When I signed up to participate in the dig at Tel Gezer in the spring of 1967, it never occurred to me that archaeological excavation would become one more weapon in the ongoing struggle between Israel and Palestine for legitimacy in this ancient land; or that it would become a metaphor for the self-scrutiny many of us engage in as we try to sort out our Jewish identity from the un-Jewish policies of “the state of the Jewish people.”
That year I read Toledot ha-Emuna ha-Yisre’eilit; Yechezkel Kaufmann’s thesis was that Israelite monotheism began with Moses. He states, “It was absolutely different from anything the pagan world knew; its monotheistic world view has no antecedents in paganism.”
Thanks in large part to archaeology, we now know that in all likelihood the Israelites were never in Egypt or the wilderness, didn’t conquer the land or divide it among the twelve tribes of Israel, and adopted monotheism much later than Mount Sinai. Archaeological evidence doesn’t support a Jewish claim to a Greater Israel.

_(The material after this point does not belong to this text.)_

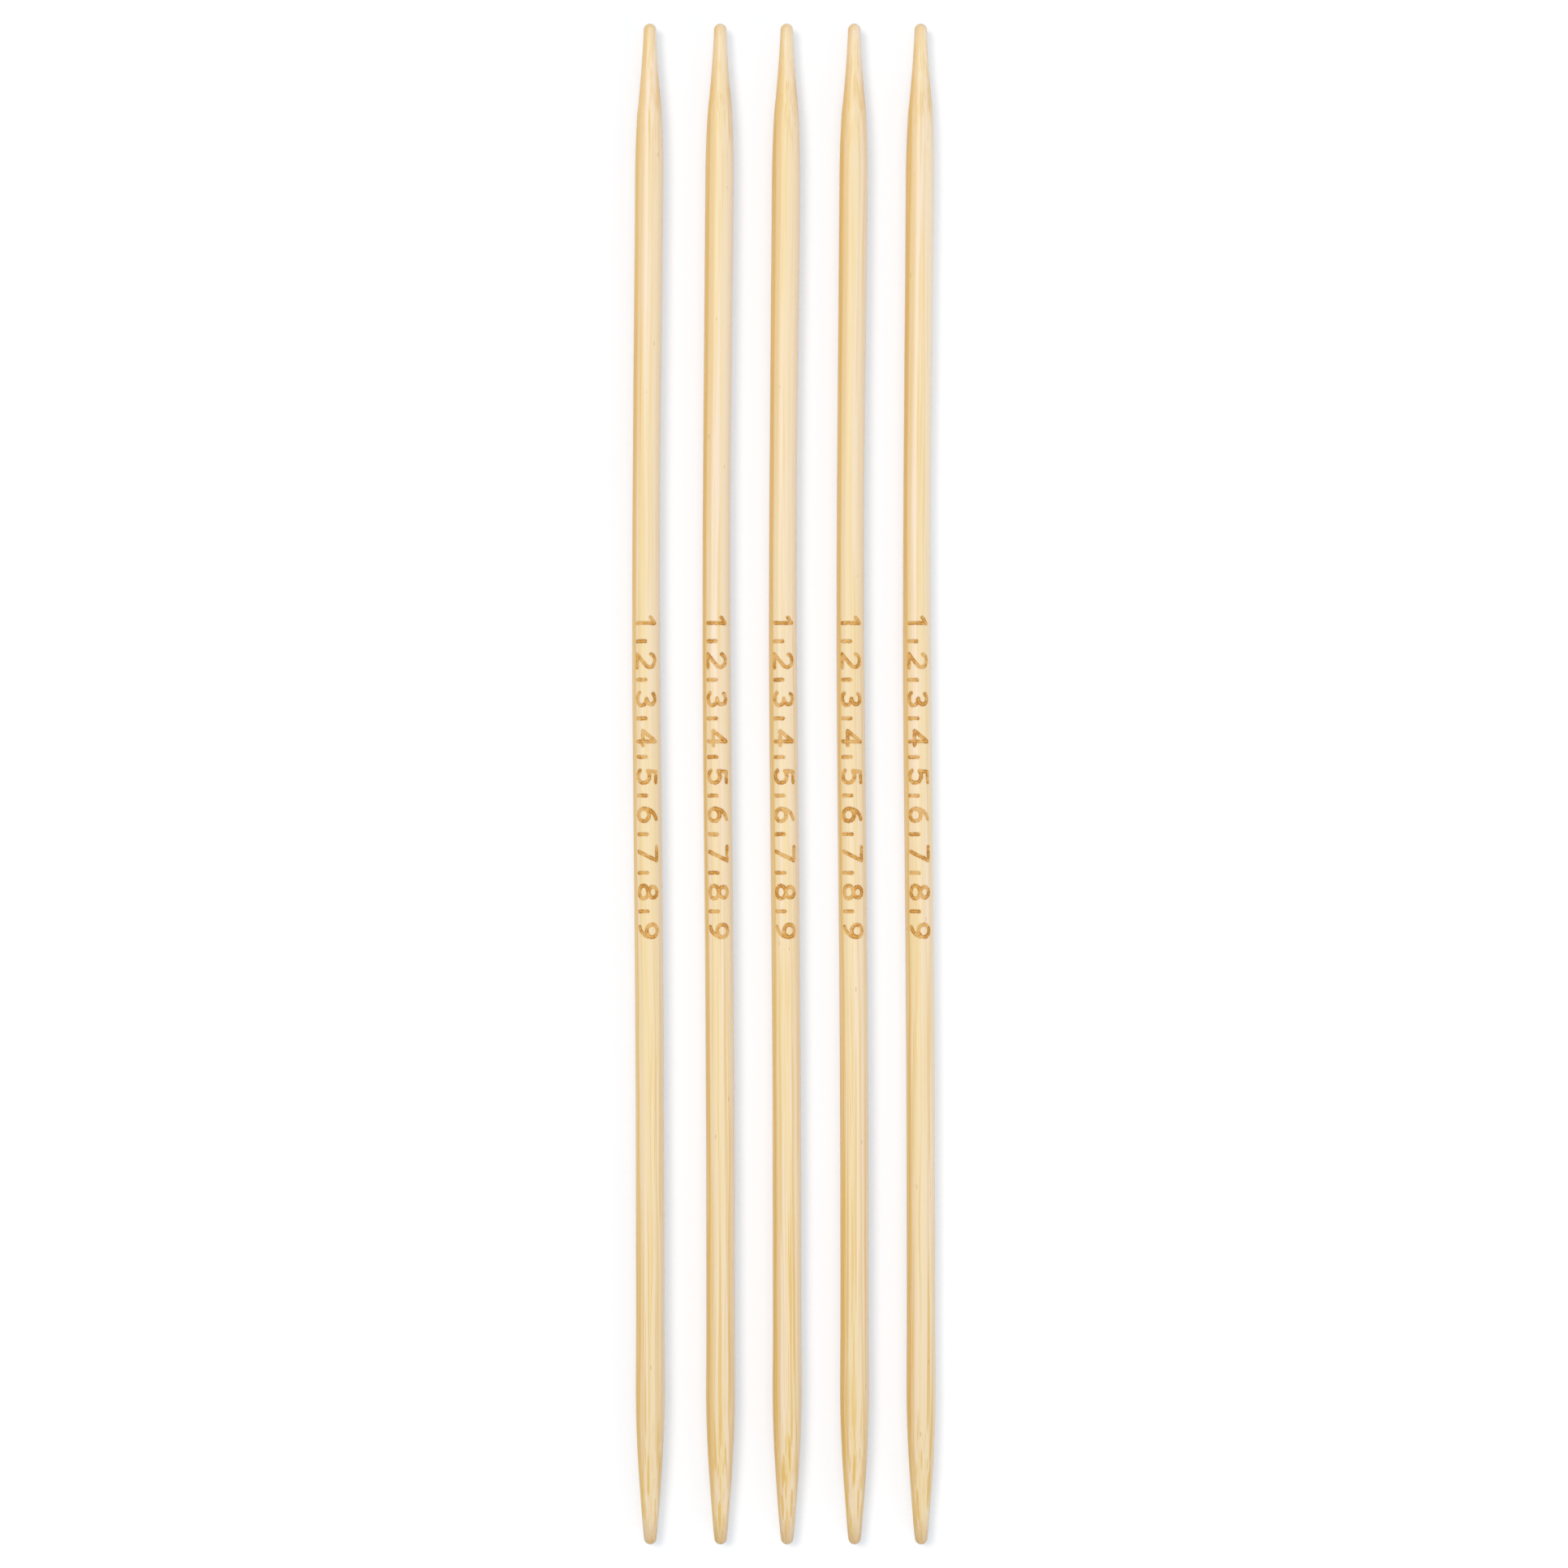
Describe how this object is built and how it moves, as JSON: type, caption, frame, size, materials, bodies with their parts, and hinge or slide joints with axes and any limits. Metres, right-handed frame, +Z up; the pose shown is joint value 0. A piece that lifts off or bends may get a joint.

On May 15, 1967 at the annual Israel Song Festival at Binyanei ha-Uma, I heard Shuli Natan sing for the first time a new song that had been commissioned by Jerusalem Mayor Teddy Kollek — Naomi Shemer’s “Jerusalem of Gold”— and the crowd went wild. The song lamented, “One can’t go down to the Dead Sea by way of the Jericho Road” or “visit the Temple Mount in the Old City,” expressing a bittersweet longing. At the time, no one knew that, in less than a month, the Jericho Road and the Temple Mount would be under Israeli control and the song lyrics would need to be changed to reflect the new reality.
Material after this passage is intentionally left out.